Real users hit the back button three times in a row because the page didn't load fast enough. They paste an emoji into a phone number field. They enter their birthday as "13/25/1990" because they're not paying attention. They copy and paste text from a PDF and accidentally include invisible unicode characters that break your parser.
Real users walk away mid-checkout because their kid started screaming. They come back tomorrow and expect everything to still be there. They close the app mid-upload and assume it saved. They switch between tabs and lose their session.
And your beautiful, well-tested feature? It breaks. Or worse, it fails silently. The data corrupts. The upload vanishes. The user doesn't even know something went wrong until they come back later and their work is gone.
This is what happens when you only design for success.
What "Designing for Failure" Actually Means
Designing for failure doesn't mean assuming your users are stupid or careless. It doesn't mean being pessimistic about your product.
It means assuming the world is chaotic, unpredictable, and full of interruptions. Because it is. Networks fail. Attention wanders. Inputs get weird. Devices run out of battery. Sessions expire. APIs time out.
Your app has to survive in that environment. Not just work in it, but also survive gracefully.
The goal isn't to prevent every possible failure. That's impossible. The goal is to handle failure in a way that doesn't punish the user or lose their data.
The Questions That Matter
Before we write a single line of code on any feature, we ask a specific set of questions:
What happens if the network drops mid-request? Does the action fail silently? Does the user see an error? Can they retry? Is there data loss? If someone is uploading something important and their connection hiccups at 80%, what's their experience?
What if the user enters something we didn't expect? Not malicious input - just weird input. An extra space. A special character. A number that's technically valid but way outside normal range. What does the system do? Does it reject it helpfully or blow up?
What if they do things out of order? What if they skip a step? What if they go back and change something? What if they refresh the page in the middle of a multi-step flow?
What if they get interrupted and come back later? An hour later. A day later. Is their progress saved? Can they pick up where they left off? Do they have to start over?
What exactly do they see when something goes wrong? Is there an error message? Is it helpful? Does it tell them what happened and what to do next? Or does it just say "Something went wrong. Please try again."?
If we can't answer these questions clearly, we're not ready to build. The feature isn't designed yet - only the happy path is designed.
The Cost of the Happy Path
When you only design for the happy path, you're not building a product.
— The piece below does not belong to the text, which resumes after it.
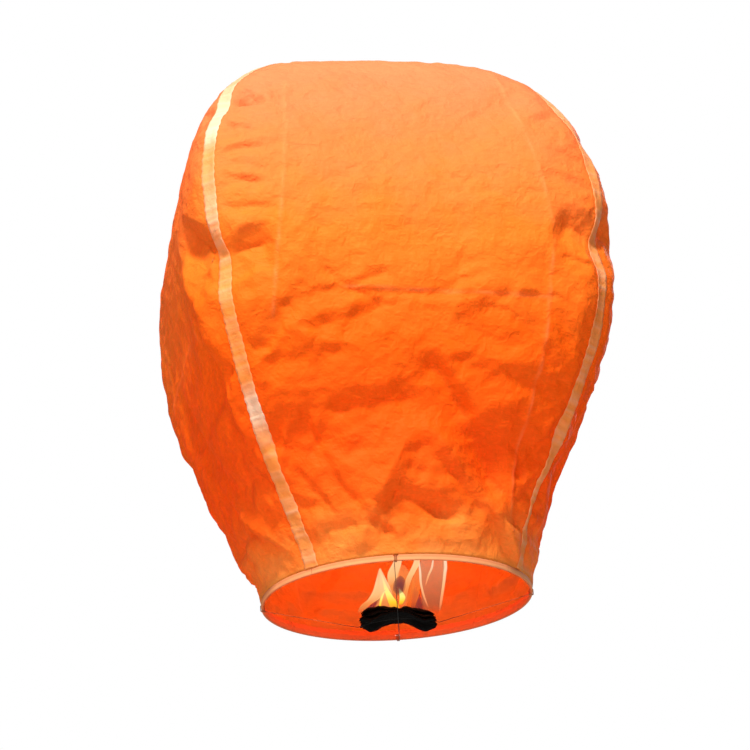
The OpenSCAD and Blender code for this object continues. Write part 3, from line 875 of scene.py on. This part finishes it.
def makeCrownPatch():
    t = np.linspace(patchT, 1.9995, patch["rings"])
    around = np.arange(patch["spokes"]) * 4 / patch["spokes"] + 1e-4
    grid = bagPoint(*np.meshgrid(t, around, indexing="ij"))
    angle = np.arange(patch["spokes"]) * 2 * math.pi / patch["spokes"]
    out = np.linspace(1, 0, patch["rings"])[:, None]
    pucker = (0.35 * np.sin(9 * angle + 1) + 0.25 * np.sin(17 * angle) + 0.2 * np.sin(4 * angle + 2))
    grid[..., 2] += patch["lift"] + mm * out ** 1.3 * (0.45 + pucker[None, :]) * 0.8
    uv = grid[..., :2].copy()
    piece = gridMesh("crown_square", grid, stripPaper, uv, closed=True,
                     fields={"crease": np.broadcast_to(0.5 * out ** 8, grid.shape[:2])})

    def closeTop(work):
        tip = work.verts.new(grid[-1].mean(0))
        work.verts.ensure_lookup_table()
        ring = work.verts[-patch["spokes"] - 1:-1]
        for one, other in zip(ring, ring[1:] + ring[:1]):
            work.faces.new([one, other, tip]).smooth = True

    remesh(piece, closeTop)
    thicken(piece, patch["thick"])
    finishPiece(piece, "crown", ["crown_patch"])


makeGores()
makeStrips()
makeCrownPatch()
print("bag pieces made")


# Hems: the gores' lower edges, folded under the hoop and glued up inside

hem = {
    "outside": 0.18985, "inside": 0.18605, "height": 0.016, "thick": 0.25 * mm,
    "bend": 0.0012, "gap": 0.0018, "columns": 261,      # the gap is in radians, between two hems
    "notchLow": 0.0064, "notchHigh": 0.0081,            # holes for the turns of wire
    "notchFrom": -0.0012, "notchTo": 0.0057,
    "ripple": 0.25,                                     # of the glued edge, mm
    "paleFrom": 0.0028, "paleTo": 0.0072,               # where the fold is drawn pale, along the section
}


def hemSection():
    # from the top of the outer leg, down round the fold and up the inner leg to its glued edge
    out, inner, bend = hem["outside"], hem["inside"], hem["bend"]
    line = [(out, hem["notchHigh"]), (out, hem["notchLow"]), (out, 0.0050), (out, 0.0036), (out, 0.0022)]
    for step in range(1, 5):
        a = math.radians(90 * step / 5)
        line.append((out - bend * (1 - math.cos(a)), bend + 0.0002 - bend * math.sin(a)))
    line += [(out - 0.0014, 0.0001), (inner + 0.0014, 0.0001)]
    for step in range(1, 5):
        a = math.radians(90 * step / 5)
        line.append((inner + bend * (1 - math.sin(a)), bend + 0.0002 - bend * math.cos(a)))
    line += [(inner, 0.0022), (inner, 0.0036), (inner, 0.0050), (inner, hem["notchLow"]),
             (inner + 0.0001, hem["notchHigh"])]
    slope = math.tan(math.radians(bag["flare"]))
    for step in range(1, 8):
        z = hem["notchHigh"] + (hem["height"] - hem["notchHigh"]) * step / 7
        glued = bag["rimRadius"] + (z - bag["rimHeight"]) * slope - 1.4 * mm
        line.append((inner + (glued - inner) * ease(step / 4), z))
    return np.array(line)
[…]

You're building a demo.
Demos work great when everything goes right. Products have to work when things go wrong.
Here's what happens when failure scenarios get ignored in the design phase:
Edge cases become support tickets. Every weird scenario you didn't think about becomes someone else's problem - usually your support team, your ops team, or your users themselves.
Missing error states become 1-star reviews. "I lost all my data." "The app just crashed." "I don't know what happened." These aren't bugs in the traditional sense. They're design gaps. And users don't distinguish between the two when they're leaving reviews.
"Weird bugs nobody can reproduce" become silent churn. The user hits a failure state. They don't report it. They just leave. You never even know what happened.
And here's the thing: fixing this stuff in production is always more expensive than handling it in the design phase. Always. You're paying for the initial development, then paying again for the debugging, then paying again for the fix, then paying again to re-test, then paying again to deploy.
Or you could just think about it upfront.
How We Approach It
This isn't about being paranoid. It's about being systematic. Here's how we build failure-first thinking into our process:
Error states are first-class designs, not afterthoughts.
Every screen gets an error state designed before we build the success state. What does this screen look like when the data fails to load? When the action fails to complete? When the user doesn't have permission? These aren't edge cases - they're required designs.
Input validation is part of the spec from day one.
We don't wait until development to figure out what valid input looks like. The spec defines it. What's the minimum? Maximum? What characters are allowed? What happens when validation fails? The designer and developer should be aligned on this before any code gets written.
Every failure scenario has a clear recovery path.
It's not enough to show an error message. The user needs to know what to do next. Retry? Go back? Contact support? Start over? The recovery path is part of the design, not something we figure out later.
Offline and degraded-network behavior is defined before development starts.
Even if the app requires internet to function, what does graceful degradation look like? What gets cached? What gets queued? What happens when they come back online? We answer these questions in the design phase.
We stress-test the flow before we build it.
Not load testing - scenario testing. What if they do this, then this, then this? What if they do it twice? What if they stop halfway through? We walk through the weird paths in design reviews, not just the golden path.
The Mindset Shift
This comes down to a fundamental shift in how you think about building software.
Most teams treat the happy path as the product and failure scenarios as edge cases to handle later. That's backwards.
The happy path is the easy part. Anyone can build software that works when everything goes right. The hard part - the part that separates polished products from fragile ones - is what happens when things go wrong.
The best apps don't just work when everything goes right. They handle chaos gracefully. They recover from errors without losing user data. They tell people what went wrong in plain language. They offer a clear next step. They don't make users feel stupid for encountering a problem.
That's the difference between software that feels polished and software that feels fragile. Between software people trust and software people tolerate.
Users notice. They might not articulate it, but they feel it. They feel the difference between an app that fights them and an app that has their back.
The Bottom Line
Design for failure.
Not because you're pessimistic. Not because you think your users are incompetent. But because the world is messy and unpredictable - and your users are living in it.
The happy path is a lie. Or at least, it's an incomplete truth. It's the best-case scenario that only happens when everything goes perfectly.
Your users deserve software that works in the real world. That means designing for the chaos, not just the demo.